I received an email from Lisa. I was surprised to hear from her, but funnily enough, I was thinking about this woman the other day hoping she was doing alright. And even though I might have been harsh towards her in my thoughts lately - I still care for her.


Jay (her Nigerian boyfriend) broke up with her so she's feeling heartbroken and I'm feeling for her. I wish I could give her a big hug. On top of this, her mum is not doing great - healthwise. I hope Lisa will go through all this shit without too much damage done. I wish I could be there for her now. But I can't.


She has also mentioned your name in this email. She said she had met with you, which came to me as a huge surprise! She said that you were very cold towards her and treated her like an uninvited guest in the house. She advised me that I should definitely move on from you as you were definitely moving on from me. I must say it broke me completely.


Yes, I know where I'm standing. But seeing this written on a piece of paper is tough. And when I thought I was doing a bit better here - it all came down on me like a crashing wave. Everything I was trying to do in order to survive all this shit has become totally unimportant.


I think it only goes to show how weak I still am. All the things I have been doing to distract myself from having a broken heart - art, gym - turned out to be good for nothing.


Andy and Steve came to comfort me a bit. They both told me not to keep things to myself and to talk to them. I am not really good at this.


I don't know how to ask for help. All of my life I have been "the helper" so I'm not used to asking for help for myself. Throughout my life, I've experienced some kind of unbalanced "give" and "take", so my instinct is usually telling me: "I'll have to figure it out on my own". My self-reliance is all I've ever known.


Steve was really good to me though - I was a bit surprised that he had it in him - he is only 21 years old after all. Andy was great too. He even said he would contact you once he was out. I don't really think he meant this, but it was still nice of him to say it at least.


I am writing this letter with a bleeding heart and my writing might be all over the place here.


How much pain a heart can take? My body moves, it goes where I will, but my heart stays still.

It got stuck in the palm of your hand so you can squeeze it tight and watch it bleed.


When we got locked up this afternoon I fell into terribly overwhelming despair. I didn't know what to do with myself. I knew that if I'd had some pills in my cell I would have taken them. But I didn't have any so instead, I grabbed a paintbrush and painted this abstract thing.
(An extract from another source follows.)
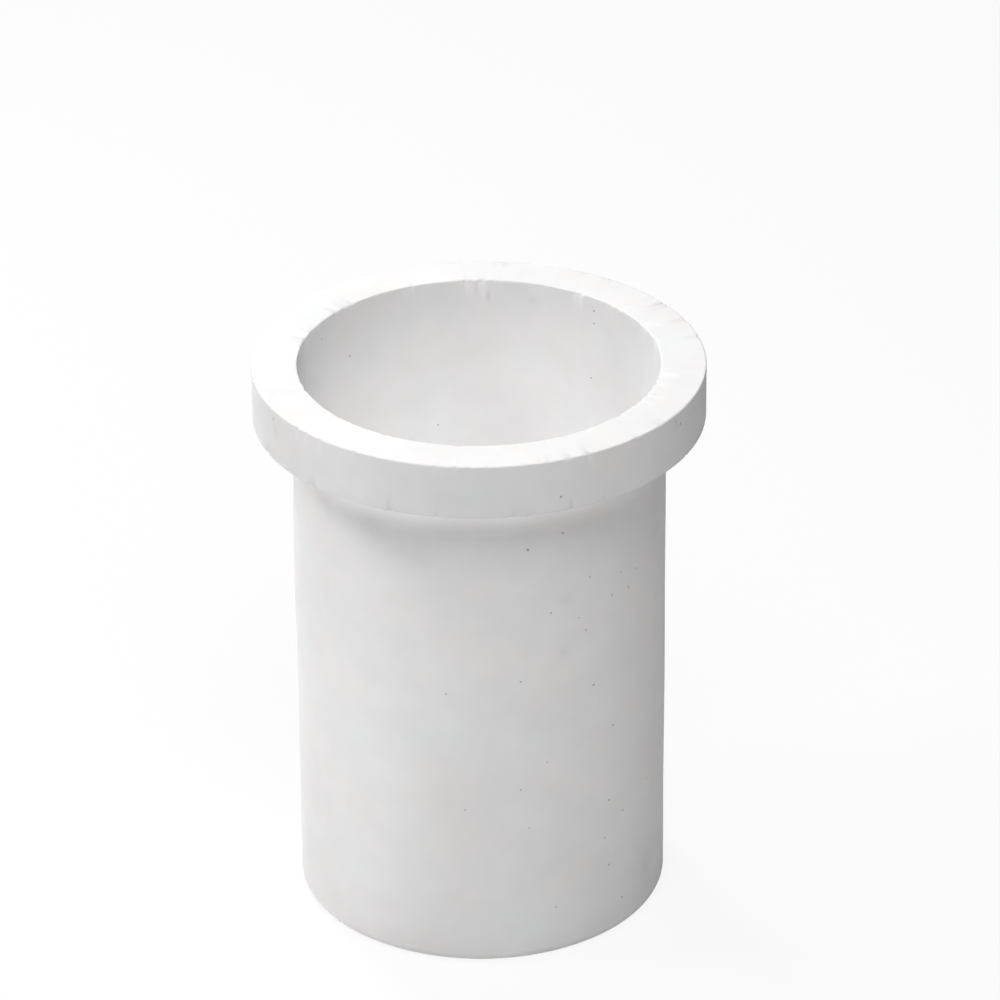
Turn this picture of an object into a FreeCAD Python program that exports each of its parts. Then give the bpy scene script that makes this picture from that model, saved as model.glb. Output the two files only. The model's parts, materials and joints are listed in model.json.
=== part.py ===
import FreeCAD, Part
import math
import os
import Sketcher

# Flanged foundry crucible: one casting of white fused-silica refractory.
# A straight round pot stands on its flat base. A thick plain flange is cast round the mouth, and
# the pot hangs from that flange when it sits in a furnace coil or a pouring ring. A cove runs
# under the flange, where it grows out of the pot. The melt space is as wide as the pot allows
# at the mouth, leans in at a steady slope so that the frozen heel slides out, and ends in a
# round corner and a flat floor.
# Frame: origin at the centre of the base, +Z up the axis, sizes in millimetres.

NODE = "crucible"

SIZES = [
    # name, size in mm (degrees for the lean), meaning
    ("overall_height", 260.0, "from the base to the top face"),
    ("pot_diameter", 165.0, "outside of the straight pot"),
    ("base_edge_radius", 5.0, "round between pot and base"),
    ("flange_overhang", 17.5, "how far the flange stands out from the pot"),
    ("flange_thickness", 25.0, "from the top face to the flange's underside"),
    ("flange_edge_bevel", 1.0, "both outer edges of the flange, rubbed off"),
    ("flange_cove_radius", 15.0, "cove between the flange's underside and the pot"),
    ("wall_at_mouth", 2.5, "from the mouth's lip out to the line of the pot"),
    ("lip_bevel", 0.7, "the mouth's lip, rubbed off"),
    ("wall_lean", 4.9, "degrees that the melt space's wall leans in on its way down"),
    ("floor_thickness", 25.0, "refractory under the melt"),
    ("melt_corner_radius", 30.0, "round between the leaning wall and the melt floor"),
]

# The sketcher counts the ends of a line or arc up from one, and its own origin and vertical axis
# down from minus one.
START, END = range(1, 3)
ORIGIN, VERTICAL_AXIS = range(-1, -3, -1)


def make_sizes_sheet(doc):
    """The driving dimensions, one to a row: name, size, meaning."""
    sheet = doc.addObject("Spreadsheet::Sheet", "Sizes")
    for row, (name, size, meaning) in enumerate(SIZES, start=1):
        sheet.set(f"A{row}", name)
        sheet.set(f"B{row}", str(size))
        sheet.set(f"C{row}", meaning)
        sheet.setAlias(f"B{row}", name)
    doc.recompute()
    return sheet


def add_half_section(body, name):
    """An empty sketch in the body's XZ plane: across is the radius, up is the height."""
    plane = next(item for item in body.Origin.OriginFeatures if item.Role == "XZ_Plane")
    sketch = body.newObject("Sketcher::SketchObject", name)
    sketch.AttachmentSupport = (plane, [""])
    sketch.MapMode = "FlatFace"
    return sketch


def draw_line(sketch, start, end):
    """A straight line between two points, each given as (across, up)."""
    return sketch.addGeometry(
        Part.LineSegment(FreeCAD.Vector(*start, 0), FreeCAD.Vector(*end, 0)), False)


def join(sketch, kind, first, second):
    """Join two ends, each given as (line, START or END): Coincident, or Tangent for smooth."""
    sketch.addConstraint(Sketcher.Constraint(kind, *first, *second))


def level_and_plumb(sketch, level_lines, plumb_lines):
    """Keep the first lines horizontal and the others vertical."""
    for line in level_lines:
        sketch.addConstraint(Sketcher.Constraint("Horizontal", line))
    for line in plumb_lines:
        sketch.addConstraint(Sketcher.Constraint("Vertical", line))


def bind(sketch, name, formula, kind, *where_and_value):
    """A named dimension of the sketch, driven by the sheet."""
    index = sketch.addConstraint(Sketcher.Constraint(kind, *where_and_value))
    sketch.renameConstraint(index, name)
    sketch.setExpression(f"Constraints.{name}", formula)


def turn_about_axis(body, kind, name, sketch):
    """A full turn of a half section about the sketch's own vertical axis."""
    feature = body.newObject(kind, name)
    feature.Profile = sketch
    feature.ReferenceAxis = (sketch, ["V_Axis"])
    feature.Angle = 360.0
    sketch.Visibility = False
    return feature


def make_blank(body, sheet):
    """The outside: pot and flange as one solid turning, still full inside."""
    pot = sheet.pot_diameter / 2
    flange = pot + sheet.flange_overhang
    top = sheet.overall_height
    underside = top - sheet.flange_thickness
    corners = [(0, 0), (pot, 0), (pot, underside), (flange, underside), (flange, top), (0, top)]

    outline = add_half_section(body, "BlankOutline")
    lines = [draw_line(outline, corner, following)
             for corner, following in zip(corners, corners[1:] + corners[:1])]
    for line, following in zip(lines, lines[1:] + lines[:1]):
        join(outline, "Coincident", (line, END), (following, START))
    base, pot_side, flange_underside, flange_side, top_face, axis = lines
    level_and_plumb(outline, [base, flange_underside, top_face], [pot_side, flange_side, axis])
    join(outline, "Coincident", (base, START), (ORIGIN, START))

    bind(outline, "pot_radius", "Sizes.pot_diameter / 2",
         "DistanceX", base, START, base, END, pot)
    bind(outline, "overhang", "Sizes.flange_overhang",
         "DistanceX", flange_underside, START, flange_underside, END, flange - pot)
    bind(outline, "thickness", "Sizes.flange_thickness",
         "DistanceY", flange_side, START, flange_side, END, top - underside)
    bind(outline, "height", "Sizes.overall_height", "DistanceY", axis, END, axis, START, top)
    turn_about_axis(body, "PartDesign::Revolution", "Blank", outline)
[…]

And I know there are millions of people suffering heartbreaks every day, I'm not the only one. But it doesn't make this pain any lesser for me. I never felt anything like this in my life before. I never knew that heartbreak could manifest itself as physical pain in my chest - where the heart is...


Anyway, I will try to sleep now C. Maybe there, in my dreams I will get to be with you. We could be like two beautiful birds flying over the snowy mountains. What a sight would that be! See you up in the air my love. Goodnight.